A process server's affidavit of service establishes a prima facie case as to the method of service and, thus, gives rise to a presumption of proper service (see Federal Natl. Mtge. Assn. v Alverado, 167 A.D.3d 987, 90 N.Y.S.3d 308;  Wells Fargo Bank, N.A. v. Leonardo, 167 A.D.3d 816, 90 N.Y.S.3d 199;  LaSalle Bank N.A. v. Calle, 153 A.D.3d 801, 802, 61 N.Y.S.3d 104).  To be entitled to vacatur of a default judgment under CPLR 5015(a)(4), a defendant must overcome the presumption raised by the process server's affidavit of service (see Federal Natl. Mtge. Assn. v Alverado, 167 A.D.3d 987, 90 N.Y.S.3d 308;  Deutsche Bank Natl. Trust Co. v O'King, 148 A.D.3d 776, 776, 51 N.Y.S.3d 523;  Machovec v. Svoboda, 120 A.D.3d 772, 773, 992 N.Y.S.2d 279).  Although bare and unsubstantiated denials are insufficient to rebut the presumption of service, a sworn denial of service containing a detailed and specific contradiction of the allegations in the process server's affidavit generally rebuts the presumption of proper service and necessitates a hearing to determine the propriety of service of process (see Deutsche Bank Natl.

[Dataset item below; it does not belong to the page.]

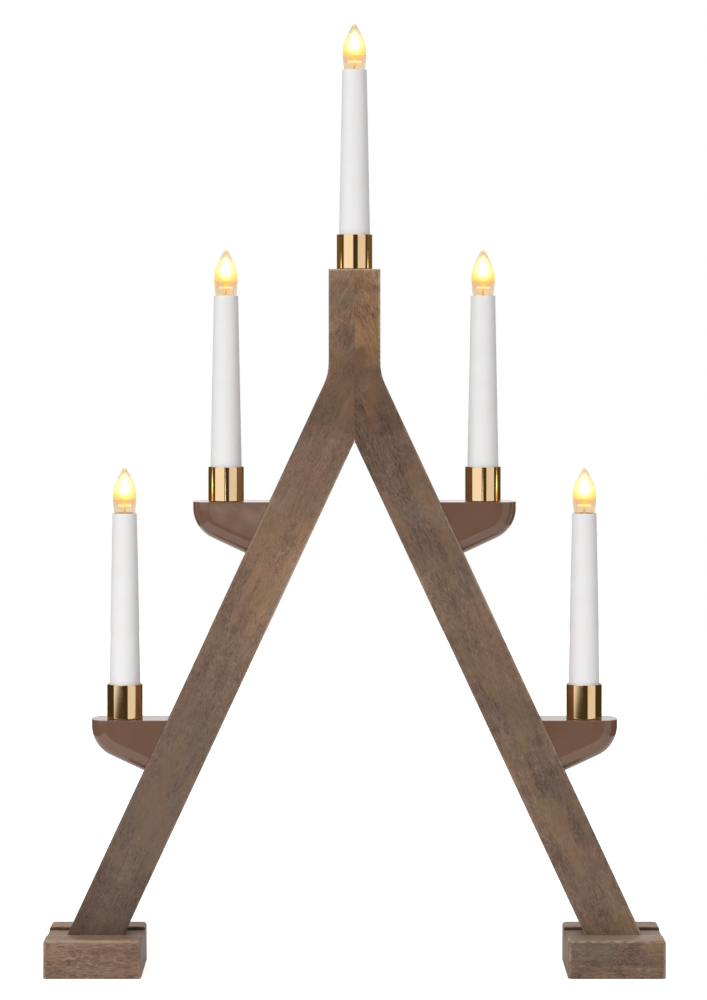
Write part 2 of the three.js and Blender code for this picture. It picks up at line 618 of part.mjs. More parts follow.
// Legs, feet and what joins them, with the leads and the gland.
function frame() {
  const parts = new THREE.Group();
  const channelEndZ = LOWER_SHELF_Z - LEAD_HOLE_DROP - 2 * HOLE_RADIUS;
  parts.add(
    piece('left_leg', mirrored(board(channelEndZ, false)), stainedWood()),
    piece('right_leg', board(GLAND_Z, true), stainedWood()),
  );
  for (const [side, sign] of [['left', -1], ['right', 1]]) {
    const shaped = (geometry) => (sign < 0 ? mirrored(geometry) : geometry);
    const block = piece(`${side}_foot`, shaped(foot()), footWood());
    block.position.x = sign * FOOT_CENTRE_X;
    const fixing = piece(`${side}_foot_screw`, screw(FOOT_SCREW_LENGTH), screwSteel());
    fixing.position.set(sign * footScrewX(), 0, COUNTERBORE_DEPTH);
    parts.add(block, fixing);
  }
  ['upper', 'lower'].forEach((level, i) => {
    const half = new THREE.Vector3(DOWEL_LENGTH / 2, 0, 0);
    const dowel = piece(`${level}_neck_dowel`,
      bar(half.clone().negate(), half, DOWEL_RADIUS), dowelWood());
    dowel.position.set(0, dowelY(), dowelHeights()[i]);
    parts.add(dowel);
  });
  const bush = piece('cord_gland', gland(), glandRubber());
  bush.position.set(legCentreX(GLAND_Z), 0, GLAND_Z);
  bush.rotation.x = -Math.PI / 2;
  parts.add(
    piece('left_lead', leftLead(), leadSheath()),
    piece('right_lead', rightLead(), leadSheath()),
    bush,
  );
  return parts;
}

// The shelf on one leg at one height, with its screw.
function shelfWithScrew(level, side, shelfZ) {
  const parts = new THREE.Group();
  const shaped = (geometry) => (side === 'left' ? mirrored(geometry) : geometry);
  parts.add(
    piece(`${level}_${side}_shelf`, shaped(shelf(shelfZ)), shelfPlastic()),
    piece(`${level}_${side}_shelf_screw`, shaped(shelfScrew(shelfZ)), screwSteel()),
  );
  return parts;
}

// One candle with its cup and bulb, standing at x on a seat of height seatZ.
function candle(place, x, seatZ, rise) {
  const upright = new THREE.Group();
  upright.position.set(x, 0, seatZ);
  const lamp = new THREE.Group();
  lamp.position.z = rise;
  lamp.add(
    piece(`${place}_lamp_holder`, lampHolder(), holderPlastic()),
    piece(`${place}_screw_shell`, screwShell(), contactBrass()),
    piece(`${place}_centre_contact`, centreContact(), contactBrass()),
    piece(`${place}_bulb_cap`, bulbCap(), capNickel()),
    piece(`${place}_bulb_glass`, bulbGlassShell(), bulbGlass()),
    piece(`${place}_light_body`, lightBody(), warmLight()),
  );
  upright.add(
    piece(`${place}_cup`, cup(), polishedBrass()),
    piece(`${place}_candle_sleeve`, sleeve(rise), sleevePlastic()),
    lamp,
  );
  return upright;
}

const group = new THREE.Group();
group.name = 'advent_candlestick';
group.add(frame(), candle('top', 0, NECK_TOP_Z, CANDLE_RISE - TOP_CANDLE_DROP));
for (const [level, z] of [['upper', UPPER_SHELF_Z], ['lower', LOWER_SHELF_Z]]) {
  for (const [side, sign] of [['left', -1], ['right', 1]]) {
    group.add(
      shelfWithScrew(level, side, z),
      candle(`${level}_${side}`, sign * (legOuterX(z) + CUP_OFFSET), z, CANDLE_RISE),
    );
  }
}

export default group;
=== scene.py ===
"""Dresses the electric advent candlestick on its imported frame.

The frame, the studio and all meshes are in metres, with +Z up and the front toward -Y. Sizes in the
classes of the wooden frame, the shelves, the cups and the candles are in millimetres. The order is:
writing of shaders, finishes, shapes, the object's assemblies, the studio, main.
"""
import logging
import math
from collections.abc import Mapping, Sequence
from dataclasses import dataclass
from enum import Enum

import bmesh
import bpy
from mathutils import Matrix, Vector


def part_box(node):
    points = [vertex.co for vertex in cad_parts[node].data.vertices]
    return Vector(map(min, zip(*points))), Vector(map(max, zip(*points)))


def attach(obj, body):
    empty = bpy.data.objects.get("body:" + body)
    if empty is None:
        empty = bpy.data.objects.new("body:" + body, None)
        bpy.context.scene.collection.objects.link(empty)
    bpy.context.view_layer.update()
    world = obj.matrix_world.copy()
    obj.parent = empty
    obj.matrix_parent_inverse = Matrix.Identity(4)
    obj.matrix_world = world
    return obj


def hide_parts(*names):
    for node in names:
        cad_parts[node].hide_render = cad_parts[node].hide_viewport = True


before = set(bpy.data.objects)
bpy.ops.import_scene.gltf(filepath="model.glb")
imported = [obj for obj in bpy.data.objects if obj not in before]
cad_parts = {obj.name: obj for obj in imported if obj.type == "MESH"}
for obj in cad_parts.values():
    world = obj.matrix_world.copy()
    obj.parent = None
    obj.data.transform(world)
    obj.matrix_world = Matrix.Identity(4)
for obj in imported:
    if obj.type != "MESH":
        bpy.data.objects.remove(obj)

MM = 0.001
SAME_PLACE = 0.1  # millimetres within which two places count as one

Colour = tuple[float, float, float]  # linear red, green and blue
Offset = tuple[float, float, float]  # x, y and z
Corner = tuple[float, float, float]  # two coordinates and a rounding
Point = tuple[float, float]
Span = tuple[float, float]  # where a soft step starts and where it is done

log = logging.getLogger("candlestick")


def tone(red: int, green: int, blue: int) -> Colour:
    """Turns a colour in steps of 0 to 255 into linear light.

    Args:
        red: Red step.
        green: Green step.
        blue: Blue step.

    Returns:
        The linear colour.
    """
    shares = [value / 255 for value in (red, green, blue)]
    return tuple(v / 12.92 if v <= 0.04045 else ((v + 0.055) / 1.055) ** 2.4 for v in shares)


@dataclass(frozen=True)
class Signal:
    """A node's output. Arithmetic on it adds Math nodes to its graph."""

    graph: "ShaderGraph"
    socket: bpy.types.NodeSocket

    def __add__(self, other: "Signal | float") -> "Signal":
        """Adds two values."""
        return self.graph.math("ADD", self, other)

    def __radd__(self, other: float) -> "Signal":
        """Adds a number before the value."""
        return self.graph.math("ADD", other, self)

    def __sub__(self, other: "Signal | float") -> "Signal":
        """Takes a value away."""
        return self.graph.math("SUBTRACT", self, other)

    def __rsub__(self, other: float) -> "Signal":
        """Takes the value away from a number."""
        return self.graph.math("SUBTRACT", other, self)

    def __mul__(self, other: "Signal | float") -> "Signal":
        """Multiplies two values."""
        return self.graph.math("MULTIPLY", self, other)

    def __rmul__(self, other: float) -> "Signal":
        """Multiplies a number by the value."""
        return self.graph.math("MULTIPLY", other, self)

    def __truediv__(self, other: "Signal | float") -> "Signal":
        """Divides by a value."""
        return self.graph.math("DIVIDE", self, other)

    def __abs__(self) -> "Signal":
        """Gives the size of the value without its sign."""
        return self.graph.math("ABSOLUTE", self)


Link = Signal | float | Colour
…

Trust Co. v Stolzberg, 165 A.D.3d 624, 625, 85 N.Y.S.3d 483;  Deutsche Bank Natl. Trust Co. v O'King, 148 A.D.3d at 776–777, 51 N.Y.S.3d 523;  Machovec v. Svoboda, 120 A.D.3d at 773, 992 N.Y.S.2d 279).

Here, the process server's affidavit alleged that the summons and complaint were delivered on April 8, 2010, at 10:59 a.m., to a person of suitable age and discretion identified as Yvonne Currier, a “co-resident,” at the defendant's residence.  In support of his motion, the defendant submitted an affidavit from his wife, Yvonne Currier, averring that she was never served with the summons and complaint, and that she was at work on April 8, 2010, at 10:59 a.m. The defendant also submitted a copy of an electronic time sheet from Currier's employer showing that Currier was at work on April 8, 2010, between the hours of 9:00 a.m. and 3:15 p.m. and the hours of 4:15 p.m. and 5:30 p.m. Currier also averred that she never had blonde hair, as described in the process server's affidavit.  Under these circumstances, the defendant was entitled to a hearing on the issue of whether service was properly effected pursuant to CPLR 308(2) (see Toyota Motor Credit Corp. v Lam, 93 A.D.3d 713, 714, 939 N.Y.S.2d 869;  Wells Fargo Bank, NA v. Chaplin, 65 A.D.3d 588, 589, 884 N.Y.S.2d 254;  Wern v. D'Alessandro, 219 A.D.2d 646, 647, 631 N.Y.S.2d 425).  Thus, we remit the matter to the Supreme Court, Dutchess County, for a hearing to determine whether the defendant was properly served and, thereafter, for a new determination of that branch of the defendant's motion which was to vacate the default judgment.

DILLON, J.P., LASALLE, BARROS and CHRISTOPHER, JJ., concur.